The problem then is that It is logically impossible to know the past .
This, it would seem, merely offers revisionist historians exactly what they want: a chance to claim their versions of history are at least as valid as the accepted mainstream version of history. While I would agree that it is logically impossible to know the past in the absolute philosophical sense of knowing, I do not think this means we should open up speculation and treat those speculations as equal to evidence.
Now, I admit to drawing out the two quotes that I considered the most absurd from those two articles. The first, because numerology is absolutely hysterical. The second, because it is certainly more theology than philosophy, especially since it refers to an orthodox Christian understanding of the Gospels as an "unbiased account," and particularly one that is devoid of "mythology."
Having read both articles, I find them less "amazing" than "contrived." Numerology aside, both rely on evidence acquired in post-Christian Japan (meaning that local Shinto beliefs already had time to mingle with Christian beliefs).
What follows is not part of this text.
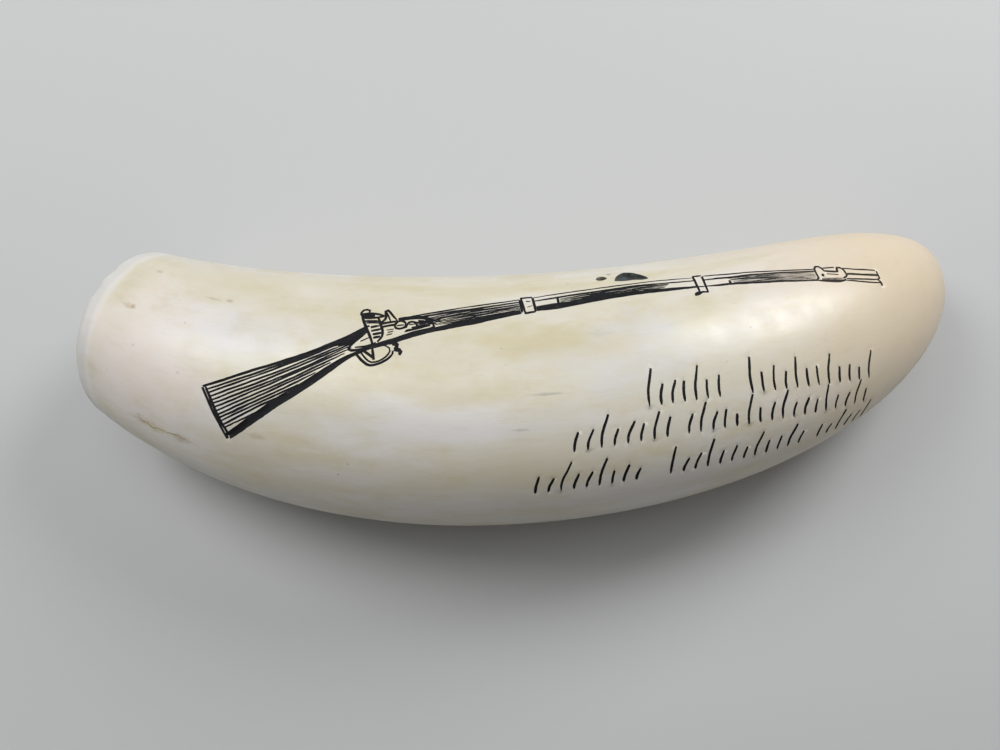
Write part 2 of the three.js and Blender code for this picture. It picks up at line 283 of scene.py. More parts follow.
# the flint lock on its leaf-shaped plate, with the guard and trigger below
lockLines = {
    "hair": [
        [(23.4, 0.55), (24.4, 0.6)],
        [(23.6, 0.95), (24.4, 0.95)],
        [(23.5, 1.35), (24.3, 1.3)],
        [(26.1, 1.2), (27.9, 1.1), (29.4, 1)],
        [(27.7, 0.75), (29.1, 0.7)],
        [(27.2, 0.1), (28.9, 0.5)],
        [(26.5, 0.35), (27.3, 0.45)],
        [(20, 1.5), (21.1, 1.2)],
    ],
    "fine": [
        [(19.4, 2.25), (21, 2.41), (22.2, 2.15)],
        [(24.7, 0.15), (25.8, 0.27)],
        [(26, 1.45), (28, 1.35), (29.6, 1.2)],
        [(27.6, 0.35), (29.3, 0.7)],
        [(26.9, 0.95), (28.4, 0.95), (29.7, 0.9)],
        [(28, 0.1), (29.4, 0.45), (30.4, 1.1)],
        [(28.6, -0.25), (29.8, 0.2), (30.9, 0.4)],
        [(28.9, 0.1), (30, 0.5), (31, 0.85)],
        [(20.2, -1.45), (22.1, -0.95)],
        [(22.7, -2.9), (23.2, -1.86), (23.7, -0.8)],
        [(20.5, 3.3), (21.2, 4.25), (22.1, 5), (23.2, 5), (24, 4.6), (24.4, 4), (24.1, 3.3), (23.3, 2.8)],
    ],
    "plain": [
        [(19.2, -3.3), (19.6, -2.1), (20.4, -0.6), (21, 0.5), (21.5, 1.6), (21.8, 2.4)],
        [(20.7, 0.12), (20.1, 0.7), (19.3, 1.25), (18.5, 2.1), (19, 2.57), (19.8, 2.68), (20.8, 2.75),
         (22.4, 2.55), (24.3, 2.3), (26, 2.02), (28.2, 1.78), (29.6, 1.65), (30.2, 1.4)],
        [(21.8, -1.9), (22.4, -0.65), (22.9, 0.6), (22.9, 1.5), (22.4, 2.1)],
        [(21, -0.42), (22.2, -0.45)],
        [(21.2, 0.2), (22.6, 0.2)],
        [(21.5, 0.8), (22.8, 0.85)],
        [(21.7, 1.4), (22.7, 1.4)],
        [(19.1, -3.1), (19.1, -3.8), (19.6, -4), (20.2, -3.75), (20.2, -3.2)],
        [(19.1, -3.18), (20.4, -3.1), (21.6, -2.65), (22.6, -2.05)],
        [(22.6, -2.05), (21.5, -2.05), (20.2, -2.25), (19.5, -2.6)],
        [(19.9, -1.8), (20.7, -1.65), (21.9, -1.3)],
        [(22.2, -0.85), (22.9, -1.6), (22.6, -2.95), (22.9, -3.15), (23.8, -2), (24.7, -0.8)],
        [(22.1, -0.74), (23.3, -0.7), (24.6, -0.69)],
        [(22.7, -0.09), (24.4, -0.09)],
        [(24.4, 0.1), (24.8, -0.6), (25.5, -0.5), (26, 0)],
        [(26, 0), (26, 0.6), (25.2, 0.78), (24.6, 0.5), (24.4, 0.1)],
        [(26.1, 0.7), (26.3, 0.07), (26.9, -0.09), (27.5, 0.35), (27.7, 0.9)],
        [(27.7, -0.05), (28.9, 0.38), (29.9, 1.05), (30.2, 1.5)],
        [(20.8, 3.1), (21.6, 3.85), (22.35, 4.65)],
        [(22.35, 4.65), (21.9, 3)],
        [(19.9, 3.4), (20.8, 4.5), (21.9, 5.42), (23.2, 5.47), (24.1, 5.1), (24.7, 4.5), (24.7, 3.9)],
    ],
    "heavy": [
        [(19.5, -2.8), (21.2, -2.35)],
        [(17.4, 0.75), (19.2, 0.35), (20.4, -0.3)],
        [(17, 1.35), (18.7, 1.1), (20.1, 0.3)],
        [(24.8, -0.9), (26.6, -0.8), (28.4, -0.45), (29.6, 0.15)],
        [(24.5, 3), (25.1, 2.95), (25.25, 3.7)],
        [(24.8, 3.75), (25.8, 4.2), (25.75, 4.8)],
    ],
}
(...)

The adding of the Japanese currency denominations and apocalyptic undertones to both articles reminds me of a series of "THE APOCALYPSE IS COMING: The TRUE
Meaning of Revelation"-style pamphlets from the '80s, which using similar evidences, attempted to draw up the scheme for the end of the world while refraining to give the actual date and time. Usually, the Soviet Union was one Beast and NATO was the other. It was trippy stuff and makes for good novels.
Now, as for Buddhism. There are two ways to define religion. One, from my old philosophy of religion professor, was the belief in an Ultimate Reality, be it God, the Tao, Brahma, or whatever. Perhaps some debate on this could be offered as to whether Buddhism believes in an Ultimate Reality. I would think it does. The second definition I offer is that a religion is essentially similar to metaphysics: it is a rational enquiry into the underlying and fundamental nature of reality, however, religion includes the authority of the past along with reason, and usually treats it as superior to reason. Buddhism does fall into this second category.